After outlier analysis, I ran PCA because why not? And I created 4 principle components that explained 90% of the variation in the data. Using K-Means Clustering (which most certainly is not the best clustering technique, but this isn’t an intense problem), I then ran a for loop to generate 5-12 clusters. I ended up selecting 6 clusters, as they seemed the most stable. From here, I loaded ggplot2 and leaflet to play around with map visaulizations.

The elevation gain for most of these isn’t too intense, except for those really long trails. The tallest mountain in New Hampshire is a bit over 6000 feet, so this suggests that elevation gain measures the constant up-and-down of trails.

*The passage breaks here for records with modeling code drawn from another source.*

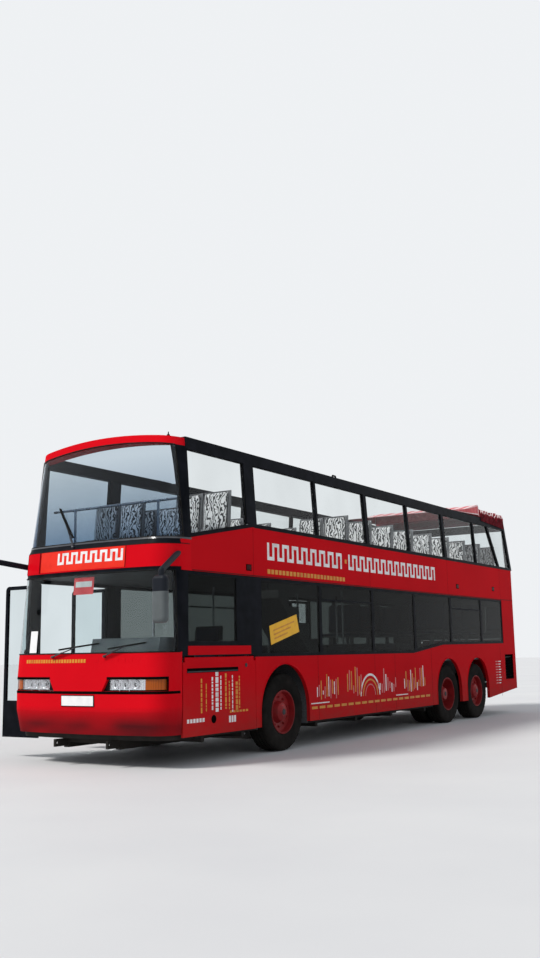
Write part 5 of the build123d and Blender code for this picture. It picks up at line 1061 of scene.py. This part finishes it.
def cloth_sheet(shape, rows, slots=None):
    """A closed sheet: rows of points and the same rows moved by the cloth's thickness along its normal."""
    count, n = len(rows), len(rows[0])
    rows = [[Vector(p) for p in row] for row in rows]
    under = []
    for i, row in enumerate(rows):
        below = []
        for k, p in enumerate(row):
            along = rows[min(i + 1, count - 1)][k] - rows[max(i - 1, 0)][k]
            across = row[min(k + 1, n - 1)] - row[max(k - 1, 0)]
            below.append(p - across.cross(along).normalized() * CLOTH)
        under.append(below)
    start = len(shape.slots)
    shape.sheet(rows, under)
    if slots:
        for i in range(2 * count):
            for k in range(n - 1):
                shape.slots[start + i * (n - 1) + k] = slots(min(i, 2 * count - 2 - i), k)


def canopy_flap():
    """The sloping front flap of striped cloth, its side edges turned down and its end hanging."""
    shape = Shape()
    line = [(FLAP_START + FLAP_RUN * t, 0.010 + FLAP_RISE * t - FLAP_SAG * sin(pi * t))
            for t in (k / 16 for k in range(17))]
    line += [(4.362, 0.240), (4.385, 0.205), (4.402, 0.150), (4.415, 0.090), (4.420, 0.040)]
    rows = []
    for n, (y, z) in enumerate(line):
        row = []
        share = min(1.0, n / 10)
        for k in range(-30, 31):
            edge = max(0, abs(k) - 24)
            x = CANOPY_HALF * max(-1.0, min(1.0, k / 24))
            x += copysign(0.006 * sin(edge * 0.9 + n * 0.8) * share, k) - copysign(0.006, k)
            wave = 0.5 + 0.5 * sin(9.0 * x + 1.3 * sin(3.0 * y))
            sag = (0.010 * share if edge == 0 and n < 18 else 0.0) * wave
            height = CANOPY_BASE + CLOTH + z - z * TURNED_DOWN[edge] - sag
            row.append((x, y + 0.010 * wave * share, height))
        rows.append(row)

    def slots(i, k):
        edge = max(0, abs(k - 29.5) - 23.5)
        return 2 if edge in (1, 6) or i in (17, 21) else 1 if 1 < edge < 6 or i > 17 else 0

    cloth_sheet(shape, rows, slots)
    piece = shape.make("canopy_flap", "canopy_fabric", "awning salmon hem")
    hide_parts("folded_canopy")


def drape(edge, lift, along):
    """The folds' side edge hanging over the rail, lower towards the rear; each pleat stands out a little."""
    x, y, z = edge
    hang = 0.065 + 0.060 * along
    down = []
    for share in DRAPE:
        height = CANOPY_BASE + share * (z - CANOPY_BASE if share > 0 else hang)
        out = RAIL_FACE + RAIL_LEAN * max(0.0, CANOPY_BASE - height) + 0.008 + 0.016 * lift
        down.append((copysign(out, x), y, height))
    return down


def canopy_folds():
    """The gathered red folds behind the flap, drawn up in loops of uneven height, with pale strips along
    their side edges on the tops of the loops.
    """
    shape, hem = Shape(), Shape()
    chance = random.Random(23)
    heights = [0.130 + 0.060 * chance.random() for _ in range(PLEATS)]
    phases = [6.283 * chance.random() for _ in range(PLEATS)]
    rows = []
    for j in range(PLEATS * STEPS_A_PLEAT + 1):
        n, t = min(j // STEPS_A_PLEAT, PLEATS - 1), j / STEPS_A_PLEAT
        turn = 2 * pi * (t % 1.0)
        lift = (0.5 - 0.5 * cos(turn)) ** 0.8
        y = FOLDS_START + FOLDS_RUN * t / PLEATS + 0.020 * sin(turn)
        row = []
        for k in range(STEPS_ACROSS + 1):
            x = (CANOPY_HALF - 0.004) * (2 * k / STEPS_ACROSS - 1)
            sway = sin(5.0 * x + phases[n]) + 0.5 * sin(13.0 * x + 2.0 * phases[n])
            flutter = sin(31.0 * x + 3.0 * phases[n]) * 0.006
            edge = max(0.0, abs(x) / CANOPY_HALF - 0.9) / 0.1
            z = 0.012 + (heights[n] * (1.0 + 0.10 * sway) + flutter - 0.03 * edge) * lift
            row.append((x, y + 0.010 * sway * lift, CANOPY_BASE + min(z, FOLDS_TOP)))
        left, right = (drape(row[end], lift, t / PLEATS) for end in (0, -1))
        rows.append(left[::-1] + row + right)
    cloth_sheet(shape, rows)
    # Pale tubes only on the tops of the loops, along the cloth's side edges.
    for k in (len(DRAPE), len(DRAPE) + STEPS_ACROSS):
        for n in range(0, PLEATS * STEPS_A_PLEAT, STEPS_A_PLEAT):
            tip = [row[k] for row in rows[n + 2:n + 7]]
            hem.tube([(x + copysign(0.008, x), y, z) for x, y, z in tip], 0.0075, 0, 6)
    piece = shape.make("canopy_folds", "canopy_fabric", "canopy")
    edge = hem.make("canopy_pale_edge", "canopy_fabric", "hem")
    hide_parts("folded_canopy")


canopy_flap()
canopy_folds()


# The rear

def engine_flap_dressing():
    """Louvres, blank plate in its frame and handle of the engine flap."""
    shape = Shape()
    for column in (-1, 1):
        x = sorted((column * 0.18, column * 0.80))
        for row in range(9):
            z = 0.86 + 0.055 * row
            shape.box(x, (5.990, 6.004), (z, z + 0.012))
            shape.box(x, (5.999, 6.001), (z + 0.012, z + 0.040), 1)
    shape.box((-0.26, 0.26), (5.998, 6.004), (0.655, 0.775), 2)
    shape.box((-0.25, 0.25), (6.000, 6.006), (0.663, 0.767), 3)
    shape.box((-0.09, 0.09), (5.998, 6.014), (0.795, 0.820), 2)
    shape.make("engine_flap_dressing", "body_red", "paint gap rubber plate", "engine_flap", bevel=0.002)


def rear_dressing():
    """The rear lamps' bezels and rounds, and the bumper's rubber strip."""
    shape = Shape()
    bezel = (5.996, 6.008)
    for side in (1, -1):
        x = [side * v for v in (0.998, 1.012, 1.108, 1.122)]
        shape.box(x[:2], bezel, (0.838, 1.432))
        shape.box(x[2:], bezel, (0.838, 1.432))
        for z in (0.838, 0.985, 1.130, 1.275, 1.420):
            shape.box((x[0], x[3]), bezel, (z, z + 0.012))
        for z, slot in ((0.918, 2), (1.063, 1), (1.208, 1), (1.353, 3)):
            shape.lathe([(0.0, 0.044), (0.006, 0.042), (0.010, 0.030), (0.011, 0.0)],
                        (side * 1.06, 5.999, z), (0, 1, 0), slot, 24)
    shape.box((-1.13, 1.13), (6.036, 6.0395), (0.515, 0.545))
    shape.make("rear_dressing", "frame_black", "rubber lens_red lens_clear lens_amber", bevel=0.001)


engine_flap_dressing()
rear_dressing()


# Camera, light and stage

def sun(name, strength, direction, angle, colour):
    data = bpy.data.lights.new(name, "SUN")
    data.energy, data.angle, data.color = strength, radians(angle), colour
    made = put(name, data)
    made.rotation_mode = "QUATERNION"
    made.rotation_quaternion = Vector(direction).to_track_quat("-Z", "Y")


def sky():
    """A plain surrounding, brighter to the eye and in reflections than as a light."""
    scene.world = bpy.data.worlds.new("studio")
    scene.world.use_nodes = True
    studio = Tree(scene.world.node_tree)
    rays = studio.add("LightPath").outputs
    seen = studio.math("MAXIMUM", rays["Is Camera Ray"], rays["Is Glossy Ray"])
    seen = studio.math("MAXIMUM", seen, rays["Is Transmission Ray"])
    lit = studio.add("Background", Color=(0.86, 0.92, 1.0), Strength=0.52)
    shown = studio.add("Background", Color=(0.86, 0.88, 0.90), Strength=1.0)
    studio.add("OutputWorld", Surface=studio.add("MixShader", ((0, seen), (1, lit), (2, shown))))


def stage():
    """The pale floor."""
    m = Material("studio_floor", Roughness=0.7)
    m.colour(m.ramp(m.noise(0.5, 3.0), (0.2, (0.60, 0.60, 0.61)), (0.8, (0.66, 0.66, 0.66))))
    mesh = bpy.data.meshes.new("floor")
    mesh.from_pydata([(-120, -120, 0), (120, -120, 0), (120, 120, 0), (-120, 120, 0)], [], [(0, 1, 2, 3)])
    mesh.materials.append(MATERIALS["studio_floor"])
    put("floor", mesh)


# The photograph's camera: where it stands, and how far it is turned left of +Y, tilted up and rolled
CAMERA_AT = (8.605, -15.063, 1.305)
TURNED, TILTED, ROLLED = 32.66, 9.757, -0.986
view = bpy.data.cameras.new("camera")
view.sensor_width, view.lens, view.clip_end = 36.0, 37.845, 300.0
scene.camera = put("camera", view)
stand = Matrix.Translation(CAMERA_AT)
for degrees, axis in ((TURNED, "Z"), (90 + TILTED, "X"), (ROLLED, "Z")):
    stand = stand @ Matrix.Rotation(radians(degrees), 4, axis)
scene.camera.matrix_world = stand
sun("key", 3.0, (0.38, 0.68, -0.84), 14, (1.0, 0.975, 0.94))
sun("fill", 0.20, (-0.9, 0.45, -0.5), 40, (0.93, 0.96, 1.0))
sky()
stage()
scene.view_settings.view_transform = "Standard"
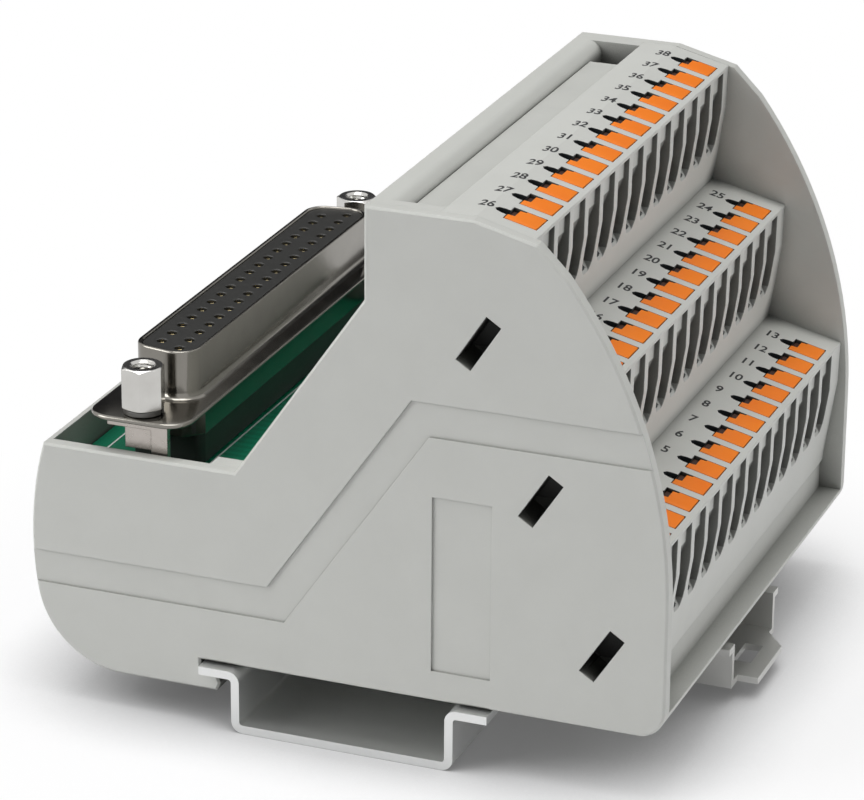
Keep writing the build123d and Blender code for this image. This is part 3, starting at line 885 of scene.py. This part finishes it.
    def make_washers(self) -> bpy.types.Object:
        """Builds the split spring washers: a rectangle carried round and slightly up.

        Returns:
            Both washers as one piece, each with its gap.
        """
        ends = math.radians(self.washer_gap), math.radians(360 - self.washer_gap)
        angle = np.linspace(*ends, self.washer_steps)
        low, high = self.washer
        radius = np.array([low, high, high, low])[None, :]
        lift = np.array([0.0, 0.0, self.washer_height, self.washer_height])[None, :]
        climb = np.linspace(0, self.washer_climb, self.washer_steps)[:, None]
        washers = Surface()
        for side in (-1, 1):
            rings = np.stack(
                [
                    self.x + radius * np.cos(angle)[:, None],
                    side * self.screw_y + radius * np.sin(angle)[:, None],
                    self.flange_top + self.washer_lift + lift + climb,
                ],
                axis=-1,
            )
            washers.add_grid(rings, closed=True)
            washers.add_face(rings[0])
            washers.add_face(rings[-1])
        return washers.build("spring_washers", Finish.WASHER, smooth_below=20)

    def build(self) -> None:
        """Builds and dresses the connector."""
        attach(self.make_shell(), "module", "connector_nickel", "connector_shell")
        attach(self.make_posts(), "module", "connector_nickel", "jack_screws")
        attach(self.make_washers(), "module", "washer_steel", "lock_washers")
        attach(self.make_insulator(), "module", "insulator_black", "connector_insulator")
        attach(self.make_sockets(), "module", "contact_gold", "connector_contacts")
        dress("connector_rear_shell", Finish.NICKEL)
        dress("connector_brackets", Finish.BRACKET)


@dataclass
class Board:
    """The circuit board with its copper tracks and printed outline."""

    top: float = 27.3
    outline: tuple[float, float, float] = (-34.05, -21.1, 33.2)
    line: float = 0.22
    line_lift: float = 0.035
    track: float = 0.7
    track_lift: float = 0.02
    track_end: float = 19.8
    track_share: tuple[float, ...] = (0.0, 0.55, 0.7, 1.0)
    track_fan: tuple[float, ...] = (1.0, 1.0, 1.12, 1.12)

    def ribbon(self, path: np.ndarray, width: float, lift: float) -> Surface:
        """Lays flat ribbons along paths on the board.

        Each ribbon's two edges are its path shifted by half the width along the
        path's own normal.

        Args:
            path: Array of paths by points by 2.
            width: Width in millimetres.
            lift: Height of the ribbon's face over the board.

        Returns:
            The ribbons' surface.
        """
        ahead = np.gradient(path, axis=1)
        ahead /= np.linalg.norm(ahead, axis=2, keepdims=True)
        normal = np.stack([-ahead[..., 1], ahead[..., 0]], axis=-1)
        edges = np.stack([path - normal * width / 2, path + normal * width / 2], axis=2)
        height = np.full((*edges.shape[:3], 1), self.top + lift)
        laid = Surface()
        for edge in np.concatenate([edges, height], axis=-1):
            laid.add_grid(edge)
        return laid

    def make_tracks(self, contacts: np.ndarray) -> bpy.types.Object:
        """Lays one masked copper track from each contact under the tower.

        Args:
            contacts: X and Y of every contact, one row each.

        Returns:
            The tracks as one piece.
        """
        start_x, start_y = contacts[:, :1], contacts[:, 1:]
        x = start_x + (self.track_end - start_x) * np.array(self.track_share)
        y = start_y * np.array(self.track_fan)
        tracks = self.ribbon(np.stack([x, y], axis=-1), self.track, self.track_lift)
        return tracks.build("copper_tracks", Finish.TRACK, solid=False)

    def make_outline(self) -> bpy.types.Object:
        """Prints the connector's outline as four white lines."""
        left, right, end = self.outline
        long_lines = np.array([[(x, -end), (x, end)] for x in (left, right)])
        short_lines = np.array([[(left, y), (right, y)] for y in (-end, end)])
        paths = np.concatenate([long_lines, short_lines])
        lines = self.ribbon(paths, self.line, self.line_lift)
        return lines.build("printed_outline", Finish.WHITE_INK, solid=False)

    def build(self, contacts: np.ndarray) -> None:
        """Builds and dresses the board, with a track from each of the contacts."""
        dress("circuit_board", Finish.MASK)
        attach(self.make_tracks(contacts), "module", "board_green")
        attach(self.make_outline(), "module", "marker_white")


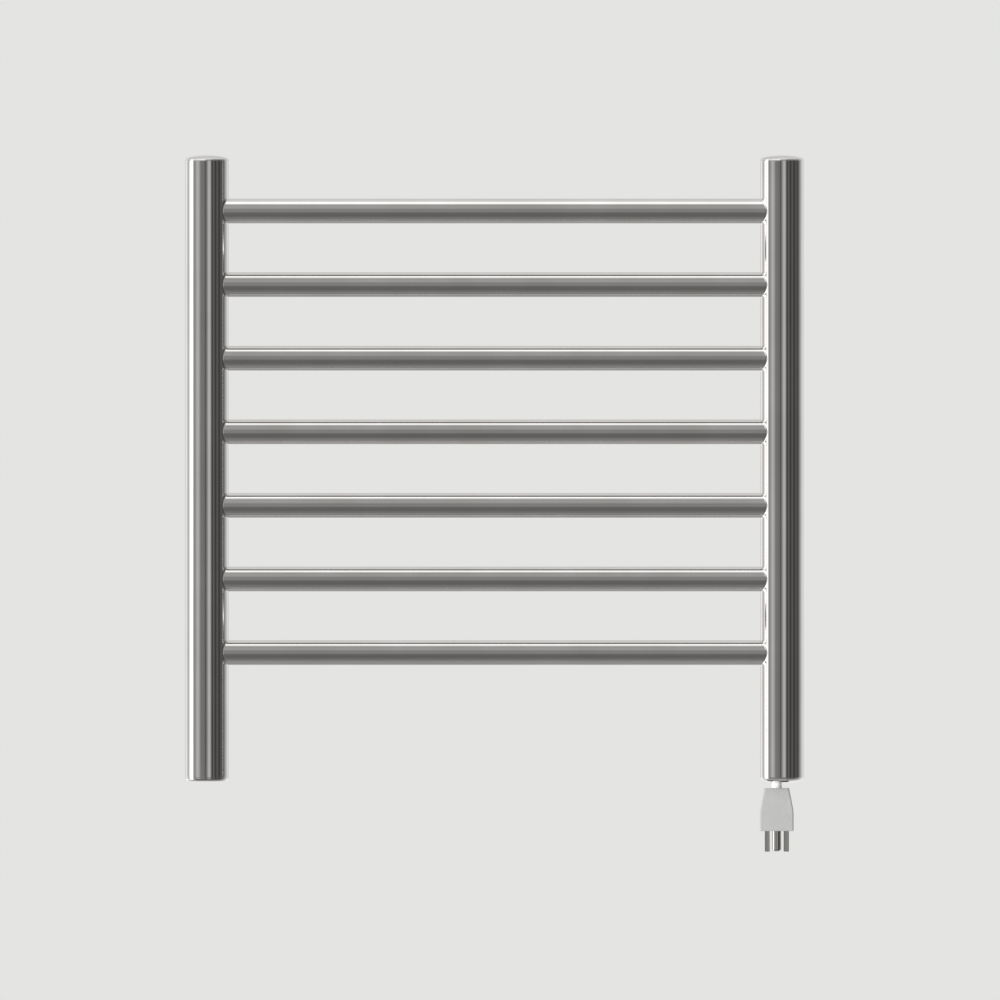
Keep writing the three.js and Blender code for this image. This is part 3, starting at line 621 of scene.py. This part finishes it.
def dress(piece, node, body, material):
    """Puts the piece in its node's place on a body, with its finish."""
    piece.data.name = piece.name
    piece.data.materials.clear()
    piece.data.materials.append(material)
    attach(piece, body)
    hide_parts(node)


# ---- Posts and their caps ----

TUBE_EDGE = 0.5 * MM  # broken edge at a tube's cut ends
CAP_WALL = 1.2 * MM
CAP_SKIRT = 10 * MM
CAP_SKIRT_OUTSIDE = POST_BORE - 0.3 * MM  # with room to slide into the post
CAP_SKIRT_INSIDE = CAP_SKIRT_OUTSIDE - CAP_WALL
CAP_RIM = 0.15 * MM
SEAM = 0.06 * MM  # hairline between a post and its cap
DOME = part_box("top_cap_left")[1].z - POST_TOP - CAP_RIM
DOME_HOLLOW = DOME - 1.5 * CAP_WALL  # the dome is thickest in the middle
FLAT_CAP = 3 * MM
FLAT_CAP_EDGE = 2.7 * MM

GROMMET_RADIUS = size_of("cord_grommet").x / 2
GROMMET_LIP = 1.4 * MM  # from its neck out to the rim of its lip
CORD_HOLE = GROMMET_RADIUS - GROMMET_LIP + 0.3 * MM  # with a little play round the neck
CORD_HOLE_CUT = 20 * MM  # longer than the cap is high


def make_post(side):
    """A tube, its ends cut square with their edges broken."""
    outline = [
        (POST_BORE, POST_BOTTOM),
        *rounded((POST_RADIUS - TUBE_EDGE, POST_BOTTOM + TUBE_EDGE), TUBE_EDGE, -90, 90),
        *rounded((POST_RADIUS - TUBE_EDGE, POST_TOP - TUBE_EDGE), TUBE_EDGE, 0, 90),
        (POST_BORE, POST_TOP),
        (POST_BORE, POST_BOTTOM),
    ]
    centre = (middle_of(f"post_{side}").x, POST_AXIS.y, 0)
    return turned(f"polished_post_{side}", outline, centre)


def cap_outline(cover, hollow):
    """A cover with a skirt inside the post, its seat at height 0, from the axis round to the axis."""
    return [
        *hollow,
        (CAP_SKIRT_INSIDE, -CAP_SKIRT),
        (CAP_SKIRT_OUTSIDE, -CAP_SKIRT),
        (CAP_SKIRT_OUTSIDE, SEAM),
        (POST_RADIUS - SEAM, SEAM),
        *cover,
    ]


def domed_cap():
    hollow = rounded((0, 0), CAP_SKIRT_INSIDE, 90, -90, rise=DOME_HOLLOW, steps=10)
    cover = rounded((0, CAP_RIM), POST_RADIUS, 0, 90, rise=DOME, steps=24)
    return cap_outline(cover, hollow)


def flat_cap():
    hollow = [(0, FLAT_CAP - CAP_WALL), (CAP_SKIRT_INSIDE, FLAT_CAP - CAP_WALL)]
    corner = (POST_RADIUS - FLAT_CAP_EDGE, FLAT_CAP - FLAT_CAP_EDGE)
    cover = [*rounded(corner, FLAT_CAP_EDGE, 0, 90, steps=8), (0, FLAT_CAP)]
    return cap_outline(cover, hollow)


def make_cap(row, side):
    """A domed cap, except for the flat one under the left post. The cord passes through one."""
    node = f"{row}_cap_{side}"
    outline = flat_cap() if node == "bottom_cap_left" else domed_cap()
    seat = POST_TOP
    if row == "bottom":
        outline = [(radius, -height) for radius, height in outline]
        seat = POST_BOTTOM
    centre = (middle_of(f"post_{side}").x, POST_AXIS.y, seat)
    cap = turned(f"polished_{node}", outline, centre, margin=0.2 * MM)
    if node == "bottom_cap_right":
        bpy.ops.mesh.primitive_cylinder_add(
            vertices=64,
            radius=CORD_HOLE,
            depth=CORD_HOLE_CUT,
            location=(CORD_AXIS.x, CORD_AXIS.y, POST_BOTTOM),
        )
        cut_with(cap, bpy.context.object)
    return cap


# ---- Bars ----

WELD_FLARE = 0.7 * MM  # radius of the polished fillet between a tube and the post
COPED = 6 * MM  # length of a tube's end that is shaped to the post
BAR_PLAIN = 2 * COPED  # from a bar's end to where it is a plain tube
BAR_FOLLOWS = 1.2 * COPED  # length of a bar's end that follows the post's side
STEM_FOLLOWS = 0.6 * COPED  # and of a stem's


def make_bar(node):
    """A tube coped to both posts and flared where its weld is polished."""
    height = middle_of(node).z
    end = middle_of("post_right").x - POST_RADIUS
    flare = rounded((BAR_RADIUS + WELD_FLARE, end - WELD_FLARE), WELD_FLARE, 180, -90)
    right = [(BAR_RADIUS, end - BAR_PLAIN), (BAR_RADIUS, end - COPED), *flare]
    left = [(radius, -along) for radius, along in reversed(right)]
    outline = [(BAR_BORE, -end), *left, *right, (BAR_BORE, end)]
    outline += [(BAR_BORE, end - BAR_PLAIN), (BAR_BORE, BAR_PLAIN - end), (BAR_BORE, -end)]
    bar = turned(f"polished_{node}", outline, (0, BAR_AXIS_Y, height), "X", steps=96)
    for vertex in bar.data.vertices:
        if abs(vertex.co.x) > end - BAR_FOLLOWS:
            reach = saddle(vertex.co.y - POST_AXIS.y)
            vertex.co.x += math.copysign(reach, vertex.co.x)
    return bar


# ---- Wall brackets ----

PLATE_RADIUS = size_of("wall_plate_top_left").x / 2
PLATE_THICKNESS = 3 * MM
SPIGOT_RADIUS = 7 * MM
SPIGOT_REACH = size_of("wall_plate_top_left").y
SCREW_HOLE = 2.6 * MM
SCREW_HEAD = 4.6 * MM
SCREW_SEAT = 8 * MM
ROSE_RADIUS = size_of("rose_top_left").x / 2
ROSE_WALL = 1.2 * MM
ROSE_FACE = -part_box("rose_top_left")[0].y
ROSE_BACK = -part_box("rose_top_left")[1].y
ROSE_EDGE = 2 * MM
ROSE_HOLE = STEM_RADIUS + 0.4 * MM
ROSE_HOLE_EDGE = 0.3 * MM
GRUB_RADIUS = size_of("grub_screw_top_left").x / 2
GRUB_DISTANCE = -middle_of("grub_screw_top_left").y  # from the wall
GRUB_HOLE = GRUB_RADIUS + 0.15 * MM
HEXAGON_FLATS = 2.8 * MM  # across the flats
HEXAGON_DEPTH = 2 * MM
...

Most trails are under 25 miles, but there are a few exceptions (our outliers).

We see that the majority of the trails are of resonable length and distance, with a few outliers.

The most common types of routes are Loop routes and Out & Backs. Point-to-points aren’t as numerous.

A side bar chart that illustrates the same info as the graph above.

Below we start to get into the knitty gritty of it, and seeing the characteristics of our clusters.

I plotted the clusters on leaflet to see where they’re located. Below is a map that has interactive pop-upsof trail descriptions, but I haven’t made them interactive on this website.

Below are all the clustered trails colored coded onto the map of New Hampshire. Here’s some example code for it:

#Creating colors for the clusters

clustercolor <- colorFactor(topo.colors(7), clusterdf$Cluster_number)

#Creating a leaflet for Clustered trails with their descriptions

z <- xx %>% 
 leaflet() %>%
 addTiles() %>%                   
 addCircleMarkers(lat=xx$Latitude, lng=xx$Longitude, popup = ~Description,
               color = ~clustercolor(Cluster_number), fillOpacity = 0.6, radius = 0.3) %>% 

Below is a similar map but only for the hard trails.

And these are the trails that are less than 3 miles.

Personally, I’m excited to “scrape” through the findings and use it a reference for the next trail that I want to hike! In theory, I can do this for multiple states, depending on my location.